WRITTEN PROBLEM: The material below holds a span beginning at the line with "box = body.Shape.BoundBox" and ending at the line with "scene = bpy.context.scene". Quote that span exactly, both ends included, and only that span.

==== SUPPLIED DATA ====

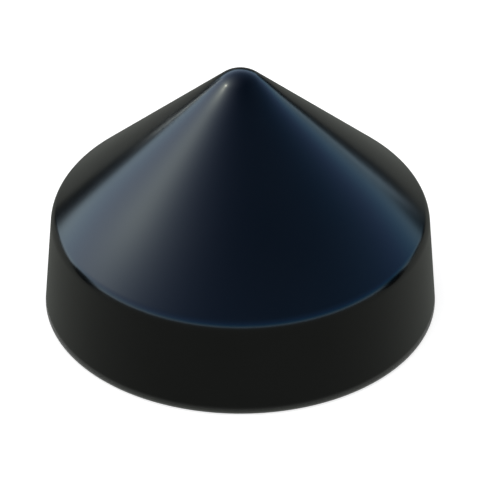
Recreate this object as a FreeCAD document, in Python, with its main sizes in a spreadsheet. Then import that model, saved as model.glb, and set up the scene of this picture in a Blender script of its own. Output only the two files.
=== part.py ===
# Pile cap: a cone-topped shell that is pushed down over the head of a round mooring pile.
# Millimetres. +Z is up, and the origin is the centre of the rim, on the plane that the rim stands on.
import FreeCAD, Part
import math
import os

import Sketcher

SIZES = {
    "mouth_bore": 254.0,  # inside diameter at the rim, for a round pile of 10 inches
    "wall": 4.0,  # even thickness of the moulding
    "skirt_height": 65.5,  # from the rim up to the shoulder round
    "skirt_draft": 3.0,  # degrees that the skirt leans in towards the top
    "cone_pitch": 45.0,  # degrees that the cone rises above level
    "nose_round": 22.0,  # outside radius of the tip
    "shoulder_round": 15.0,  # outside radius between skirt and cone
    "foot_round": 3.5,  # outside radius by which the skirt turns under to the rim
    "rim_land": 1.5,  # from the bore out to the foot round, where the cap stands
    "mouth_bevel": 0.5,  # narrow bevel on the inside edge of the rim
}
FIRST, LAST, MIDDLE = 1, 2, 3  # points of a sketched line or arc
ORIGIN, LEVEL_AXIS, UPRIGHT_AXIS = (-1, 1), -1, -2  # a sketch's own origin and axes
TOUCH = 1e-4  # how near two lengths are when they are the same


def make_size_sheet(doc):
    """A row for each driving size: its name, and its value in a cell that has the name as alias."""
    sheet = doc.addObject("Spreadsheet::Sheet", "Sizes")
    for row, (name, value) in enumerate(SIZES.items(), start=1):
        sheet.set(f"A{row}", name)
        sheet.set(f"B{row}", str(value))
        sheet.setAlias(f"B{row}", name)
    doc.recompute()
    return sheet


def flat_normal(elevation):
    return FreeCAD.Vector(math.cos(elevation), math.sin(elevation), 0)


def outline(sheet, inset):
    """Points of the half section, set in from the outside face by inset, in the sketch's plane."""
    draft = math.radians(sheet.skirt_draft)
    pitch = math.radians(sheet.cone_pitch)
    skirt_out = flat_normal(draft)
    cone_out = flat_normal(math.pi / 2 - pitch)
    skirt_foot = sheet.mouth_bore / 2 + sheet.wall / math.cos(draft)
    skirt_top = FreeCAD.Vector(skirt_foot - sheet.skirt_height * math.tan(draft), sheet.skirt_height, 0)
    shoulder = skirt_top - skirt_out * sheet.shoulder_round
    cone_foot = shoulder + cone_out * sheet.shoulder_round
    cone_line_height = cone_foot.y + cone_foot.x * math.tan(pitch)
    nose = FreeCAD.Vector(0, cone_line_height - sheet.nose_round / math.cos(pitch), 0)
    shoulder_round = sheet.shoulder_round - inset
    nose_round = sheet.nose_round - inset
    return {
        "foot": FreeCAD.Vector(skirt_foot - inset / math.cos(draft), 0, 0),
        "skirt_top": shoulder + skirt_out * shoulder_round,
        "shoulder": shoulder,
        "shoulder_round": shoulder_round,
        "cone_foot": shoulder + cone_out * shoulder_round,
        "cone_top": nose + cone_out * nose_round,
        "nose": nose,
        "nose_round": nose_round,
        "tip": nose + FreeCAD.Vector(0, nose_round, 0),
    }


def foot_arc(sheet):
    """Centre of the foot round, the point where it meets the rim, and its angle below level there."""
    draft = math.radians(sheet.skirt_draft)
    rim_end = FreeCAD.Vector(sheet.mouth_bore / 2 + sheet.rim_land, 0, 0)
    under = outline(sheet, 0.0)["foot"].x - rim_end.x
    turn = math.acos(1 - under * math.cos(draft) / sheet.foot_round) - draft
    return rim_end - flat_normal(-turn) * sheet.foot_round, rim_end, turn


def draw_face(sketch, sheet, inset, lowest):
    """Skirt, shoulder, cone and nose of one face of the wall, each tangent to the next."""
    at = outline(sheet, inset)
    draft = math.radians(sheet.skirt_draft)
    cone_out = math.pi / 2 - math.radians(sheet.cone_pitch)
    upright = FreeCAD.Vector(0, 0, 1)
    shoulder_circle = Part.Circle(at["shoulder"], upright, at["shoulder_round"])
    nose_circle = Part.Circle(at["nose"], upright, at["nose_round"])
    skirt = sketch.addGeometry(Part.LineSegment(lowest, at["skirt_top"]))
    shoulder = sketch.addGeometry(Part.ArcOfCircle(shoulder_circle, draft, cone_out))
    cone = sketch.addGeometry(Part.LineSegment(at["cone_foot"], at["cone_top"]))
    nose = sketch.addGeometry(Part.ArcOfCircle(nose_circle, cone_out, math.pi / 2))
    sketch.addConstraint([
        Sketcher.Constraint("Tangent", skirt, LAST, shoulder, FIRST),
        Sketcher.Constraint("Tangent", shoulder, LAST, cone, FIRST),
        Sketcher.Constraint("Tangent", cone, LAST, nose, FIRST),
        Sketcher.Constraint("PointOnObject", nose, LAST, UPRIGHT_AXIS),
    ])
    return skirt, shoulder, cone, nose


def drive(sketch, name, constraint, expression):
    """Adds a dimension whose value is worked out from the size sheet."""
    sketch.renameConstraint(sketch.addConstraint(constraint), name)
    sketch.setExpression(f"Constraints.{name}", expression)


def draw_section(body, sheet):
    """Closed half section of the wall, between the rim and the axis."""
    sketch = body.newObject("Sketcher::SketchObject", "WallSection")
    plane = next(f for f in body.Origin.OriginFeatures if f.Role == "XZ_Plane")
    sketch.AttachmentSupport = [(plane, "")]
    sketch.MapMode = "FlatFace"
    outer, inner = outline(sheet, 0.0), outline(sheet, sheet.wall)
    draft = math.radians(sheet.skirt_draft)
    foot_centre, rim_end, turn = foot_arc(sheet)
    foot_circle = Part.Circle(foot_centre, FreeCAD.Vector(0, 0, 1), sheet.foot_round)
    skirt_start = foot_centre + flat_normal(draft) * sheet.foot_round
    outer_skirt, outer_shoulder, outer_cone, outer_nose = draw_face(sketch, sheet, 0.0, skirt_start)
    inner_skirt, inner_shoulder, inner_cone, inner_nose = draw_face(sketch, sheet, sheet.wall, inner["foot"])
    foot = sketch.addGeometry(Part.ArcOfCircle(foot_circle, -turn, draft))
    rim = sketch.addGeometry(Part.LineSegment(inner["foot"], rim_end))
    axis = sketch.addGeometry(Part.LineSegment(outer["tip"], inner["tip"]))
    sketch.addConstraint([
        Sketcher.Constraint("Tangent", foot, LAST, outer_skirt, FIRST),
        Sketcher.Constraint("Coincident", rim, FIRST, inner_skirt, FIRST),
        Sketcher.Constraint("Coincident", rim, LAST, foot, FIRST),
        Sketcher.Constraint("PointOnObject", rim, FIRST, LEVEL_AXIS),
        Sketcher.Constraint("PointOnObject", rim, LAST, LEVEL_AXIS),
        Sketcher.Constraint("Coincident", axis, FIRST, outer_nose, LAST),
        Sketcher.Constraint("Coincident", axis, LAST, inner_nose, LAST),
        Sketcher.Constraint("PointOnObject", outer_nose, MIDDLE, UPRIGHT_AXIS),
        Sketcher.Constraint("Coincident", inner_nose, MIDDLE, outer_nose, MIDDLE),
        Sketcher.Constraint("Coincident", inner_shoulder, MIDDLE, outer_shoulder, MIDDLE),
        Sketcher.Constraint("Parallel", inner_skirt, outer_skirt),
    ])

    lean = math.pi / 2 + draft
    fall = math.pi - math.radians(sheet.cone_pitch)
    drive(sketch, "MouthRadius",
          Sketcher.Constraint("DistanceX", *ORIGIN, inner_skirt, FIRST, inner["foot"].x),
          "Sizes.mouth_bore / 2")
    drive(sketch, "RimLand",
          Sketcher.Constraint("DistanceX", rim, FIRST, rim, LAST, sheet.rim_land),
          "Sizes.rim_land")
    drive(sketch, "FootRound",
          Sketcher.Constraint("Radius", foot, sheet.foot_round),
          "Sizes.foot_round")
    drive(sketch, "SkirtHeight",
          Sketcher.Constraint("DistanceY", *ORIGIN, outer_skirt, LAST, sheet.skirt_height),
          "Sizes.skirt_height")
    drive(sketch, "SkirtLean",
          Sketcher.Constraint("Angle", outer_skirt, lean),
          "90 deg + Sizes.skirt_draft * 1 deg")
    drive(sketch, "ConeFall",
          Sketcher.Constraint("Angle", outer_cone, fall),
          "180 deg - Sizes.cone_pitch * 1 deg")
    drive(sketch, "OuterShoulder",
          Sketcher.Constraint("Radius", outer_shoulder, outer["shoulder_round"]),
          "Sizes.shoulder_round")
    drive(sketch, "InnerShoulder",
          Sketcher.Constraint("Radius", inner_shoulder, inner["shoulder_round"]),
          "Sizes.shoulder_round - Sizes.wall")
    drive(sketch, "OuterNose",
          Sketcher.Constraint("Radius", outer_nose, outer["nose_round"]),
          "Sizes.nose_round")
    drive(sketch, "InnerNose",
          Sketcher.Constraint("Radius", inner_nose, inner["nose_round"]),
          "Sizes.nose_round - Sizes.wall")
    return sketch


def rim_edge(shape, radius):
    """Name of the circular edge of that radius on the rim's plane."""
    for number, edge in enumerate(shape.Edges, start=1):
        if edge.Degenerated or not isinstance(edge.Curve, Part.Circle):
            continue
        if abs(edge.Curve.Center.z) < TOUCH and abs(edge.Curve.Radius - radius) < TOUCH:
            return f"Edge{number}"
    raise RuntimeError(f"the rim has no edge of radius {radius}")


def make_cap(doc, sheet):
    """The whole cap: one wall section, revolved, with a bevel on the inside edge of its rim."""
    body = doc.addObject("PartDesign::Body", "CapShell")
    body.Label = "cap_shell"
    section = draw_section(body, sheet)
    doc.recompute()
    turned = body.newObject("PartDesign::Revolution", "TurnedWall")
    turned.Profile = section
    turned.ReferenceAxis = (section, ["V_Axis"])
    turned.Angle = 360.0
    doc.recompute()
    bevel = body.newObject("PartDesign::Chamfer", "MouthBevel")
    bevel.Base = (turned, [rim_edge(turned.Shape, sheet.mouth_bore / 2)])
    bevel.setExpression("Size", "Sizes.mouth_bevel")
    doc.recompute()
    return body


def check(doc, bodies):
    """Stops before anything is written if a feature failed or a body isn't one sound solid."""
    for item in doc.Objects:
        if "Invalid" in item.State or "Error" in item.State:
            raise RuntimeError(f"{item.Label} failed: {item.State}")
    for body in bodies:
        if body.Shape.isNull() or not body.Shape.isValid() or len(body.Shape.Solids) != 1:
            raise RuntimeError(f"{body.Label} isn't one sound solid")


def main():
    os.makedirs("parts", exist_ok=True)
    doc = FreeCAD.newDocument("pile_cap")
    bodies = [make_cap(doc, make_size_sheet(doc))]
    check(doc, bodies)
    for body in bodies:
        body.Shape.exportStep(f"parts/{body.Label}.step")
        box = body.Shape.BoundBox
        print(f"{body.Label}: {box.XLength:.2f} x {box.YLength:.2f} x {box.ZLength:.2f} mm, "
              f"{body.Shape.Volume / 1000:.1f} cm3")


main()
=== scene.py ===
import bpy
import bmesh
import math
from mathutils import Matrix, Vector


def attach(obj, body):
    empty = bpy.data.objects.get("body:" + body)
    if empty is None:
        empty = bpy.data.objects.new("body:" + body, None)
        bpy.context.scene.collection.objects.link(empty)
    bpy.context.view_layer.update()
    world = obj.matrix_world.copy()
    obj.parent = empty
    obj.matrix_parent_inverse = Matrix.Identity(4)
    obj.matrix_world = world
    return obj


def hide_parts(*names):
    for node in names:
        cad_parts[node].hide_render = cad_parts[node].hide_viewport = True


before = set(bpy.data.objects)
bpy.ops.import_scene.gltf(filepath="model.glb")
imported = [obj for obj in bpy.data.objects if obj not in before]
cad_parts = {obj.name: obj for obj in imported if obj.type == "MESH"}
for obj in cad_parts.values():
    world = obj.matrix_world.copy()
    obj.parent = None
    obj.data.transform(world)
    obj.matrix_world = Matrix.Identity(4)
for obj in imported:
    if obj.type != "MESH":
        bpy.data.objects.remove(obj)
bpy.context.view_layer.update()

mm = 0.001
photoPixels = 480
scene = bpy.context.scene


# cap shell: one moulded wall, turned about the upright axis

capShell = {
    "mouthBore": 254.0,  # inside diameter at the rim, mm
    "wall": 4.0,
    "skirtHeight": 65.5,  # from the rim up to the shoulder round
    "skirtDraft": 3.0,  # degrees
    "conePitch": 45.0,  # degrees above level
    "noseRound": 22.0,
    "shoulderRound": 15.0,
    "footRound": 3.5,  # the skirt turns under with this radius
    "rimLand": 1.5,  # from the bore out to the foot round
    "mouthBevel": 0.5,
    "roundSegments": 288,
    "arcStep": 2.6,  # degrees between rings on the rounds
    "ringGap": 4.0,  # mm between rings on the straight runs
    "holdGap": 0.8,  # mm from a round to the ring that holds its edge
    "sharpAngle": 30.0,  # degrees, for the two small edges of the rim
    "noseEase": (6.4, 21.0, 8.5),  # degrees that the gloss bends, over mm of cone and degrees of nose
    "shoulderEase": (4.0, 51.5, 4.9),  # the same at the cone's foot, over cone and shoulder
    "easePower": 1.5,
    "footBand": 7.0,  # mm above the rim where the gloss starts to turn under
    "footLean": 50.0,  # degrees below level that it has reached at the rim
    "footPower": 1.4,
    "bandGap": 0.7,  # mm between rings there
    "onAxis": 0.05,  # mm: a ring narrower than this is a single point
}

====

RESPONSE BELOW:
        box = body.Shape.BoundBox
        print(f"{body.Label}: {box.XLength:.2f} x {box.YLength:.2f} x {box.ZLength:.2f} mm, "
              f"{body.Shape.Volume / 1000:.1f} cm3")


main()
=== scene.py ===
import bpy
import bmesh
import math
from mathutils import Matrix, Vector


def attach(obj, body):
    empty = bpy.data.objects.get("body:" + body)
    if empty is None:
        empty = bpy.data.objects.new("body:" + body, None)
        bpy.context.scene.collection.objects.link(empty)
    bpy.context.view_layer.update()
    world = obj.matrix_world.copy()
    obj.parent = empty
    obj.matrix_parent_inverse = Matrix.Identity(4)
    obj.matrix_world = world
    return obj


def hide_parts(*names):
    for node in names:
        cad_parts[node].hide_render = cad_parts[node].hide_viewport = True


before = set(bpy.data.objects)
bpy.ops.import_scene.gltf(filepath="model.glb")
imported = [obj for obj in bpy.data.objects if obj not in before]
cad_parts = {obj.name: obj for obj in imported if obj.type == "MESH"}
for obj in cad_parts.values():
    world = obj.matrix_world.copy()
    obj.parent = None
    obj.data.transform(world)
    obj.matrix_world = Matrix.Identity(4)
for obj in imported:
    if obj.type != "MESH":
        bpy.data.objects.remove(obj)
bpy.context.view_layer.update()

mm = 0.001
photoPixels = 480
scene = bpy.context.scene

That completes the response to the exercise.